The city has reassured guards and parents there will be the same number of guards, 145, in the same places. Moers said he’s confident children will be as safe under the outsourced guard program as they are now.

Police still will decide how many guards are needed and where, and the city has the right to end the contract after 2015.

Henderson will pay All City, based in Santa Fe Springs, Calif., just under $899,000 a year.

The city piggybacked on a contract the company already has with Las Vegas police.

All City says guards it hires from the city will be paid the same wages, though new hires likely will be paid less.

The city expects to save money on workers’ compensation and unemployment claims. But city and company officials could not directly answer the question of how All City will be able to provide the service more cheaply if it employs the same number of guards at mostly the same wages.

Todd Peters, a deputy police chief, said All City might be able to save money on insurance for the guards because it has a larger pool of people. The company has thousands of guards in states including California, New Mexico, Texas and Michigan.

Patricia Pohl, the company’s operations director, said she wasn’t sure how many guards will leave. The company was hosting meetings with current guards last week and is accepting applications for new hires.

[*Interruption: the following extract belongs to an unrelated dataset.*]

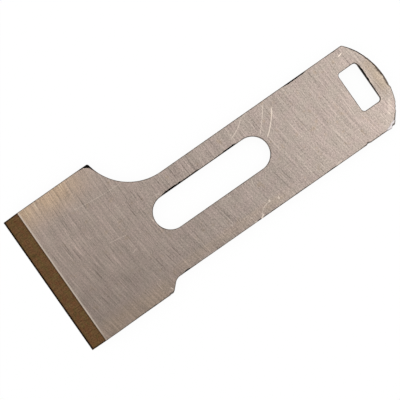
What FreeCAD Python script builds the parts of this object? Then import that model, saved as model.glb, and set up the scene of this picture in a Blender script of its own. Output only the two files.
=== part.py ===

Usually, Pohl said, about 10 percent of guards leave when a city outsources. Pohl said she understands why people don’t like change: She started one meeting last week by telling those assembled, “I bet you folks feel like you’ve been kicked to the curb.”

Pohl said All City has had to battle rumors that the new company would change people’s hours or corners or cut their pay — none of which, she said, is planned. Moers said the city has tried to answer guards’ questions and address misconceptions.

Bly and another guard, Jerry Enlow, suggested the city brought some of the misconceptions on itself and should have been more open when it was considering outsourcing.

Enlow, 74, said he saw being a crossing guard as a “civic duty,” so he decided to stop after 3½ years.

“I don’t approve of the city farming these jobs out, especially to a state of California company,” he said recently as he waited for kids on his corner near McCaw Elementary School.

Enlow questioned whether outsourcing crossing guards is the best way for the city to save $100,000. He suggested the city look at its highly paid executive staff first.

Last week at Newton Elementary, many parents walking their kids home after school told Bly they would miss her.

Sarah Flake said having crossing guards she knows makes her feel safer about her kids walking to school by themselves.

“We obviously like to see friendly faces,” she said.